Yes, there are the manifest differences, such as, differences in culture. But if you write down the similarities and differences between the two ethnic groups, then in most cases, the similarities would outweigh the differences. Therefore, it is very significant that the education system in Guyana develops methods to disseminate ethnic similarities. Even the University of Guyana has not made enormous strides in this cultural dissemination process through engaging projects focusing on ethnic similarities. We need to make a special effort to relate to people who are different from us, even if they have a hard time interacting with us. We need to take that first step.

The obsession with ethnic differences and not similarities has driven people to believe that in Guyana as in all multiethnic societies, the achievement of a common culture or a common value system is the panacea for resolving race problems. Nothing can be further from the truth. The U.S. with a multiplicity of cultures, and it has a lot more than six, does not appear to have a common culture. People who are naturalized American citizens or Green Card holders in the U.S. generally comply with the legal requirements of the system, and still sustain their own cultural heritage and contribute to nation building of that society. Pluralism characterizes the culture in the U.S. A pluralistic society as the U.S. is a society that is comprised of many different ethnic groups. Anything other than pluralism may involve people assimilating another’s culture or diluting one’s own culture.

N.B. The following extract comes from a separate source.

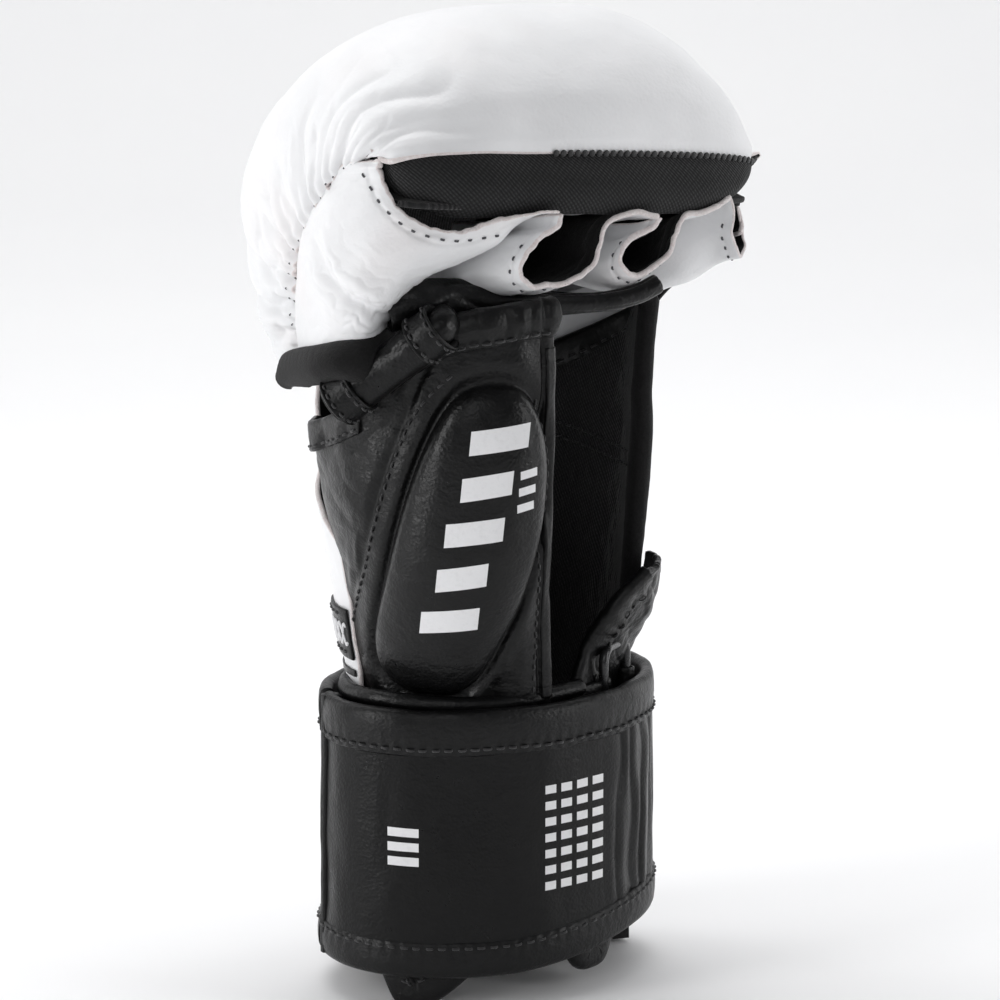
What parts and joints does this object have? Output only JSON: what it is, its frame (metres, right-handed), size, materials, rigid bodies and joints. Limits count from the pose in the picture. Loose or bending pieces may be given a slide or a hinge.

Where one group’s culture dominates a politically subordinate group’s culture to the point of eliminating the minority cultures constitutes a case of assimilation. This is a situation where the minority group divests itself of its own cultural make-up to take on the culture of the dominant group. Theoretically, in the Guyana situation, assimilation would involve East Indian people stripping themselves of their East Indianness to take on Africanness if that characteristic lies within the dominant group, or vice versa. Assimilation, however, can be ‘forced’ or ‘voluntary’.

Forced assimilation has not worked historically as we have seen in Bosnia-Herzegovina, Croatia, Slovenia, Kosova, and at different points in Guyana’s history. As previously indicated, a false focus is used to promote assimilation toward a common culture, since some people believe that this focus can reconcile ethnic differences. However, a spotlight on ethnic similarities, even in the case of both East Indians and Africans, historically, has preserved and advanced each other’s culture. All ethnic groups here have to reduce their focus on differences, and picture the bridges, the coalitions they could form with their similarities.

We must respect other people’s culture, and understand that the cultures of the Amerindians, East Indians, Portuguese, Chinese, Africans, Mixed, can coexist. It is futile to bridge cultures, for cultures cannot be bridged. Would any ethnic group want to concede slices of its culture to a dominant group, where all these slices would together constitute an absurd ‘Guyanese culture’? These slices would not be given, and they are not necessary because this ill-conceived ‘Guyanese culture’ presupposes a condition of forced assimilation, manifest or latent, on minority groups by any dominant group. Cultures in Guyana do not have to be fragmented or diluted; these cultures have to coexist, for only relationships premised on ethnic similarities can be bridged. Only in this scenario would we have a Guyanese culture characterized by some form of pluralism. This is pluralist unity in all its glory. Guyanese should not accept anything less.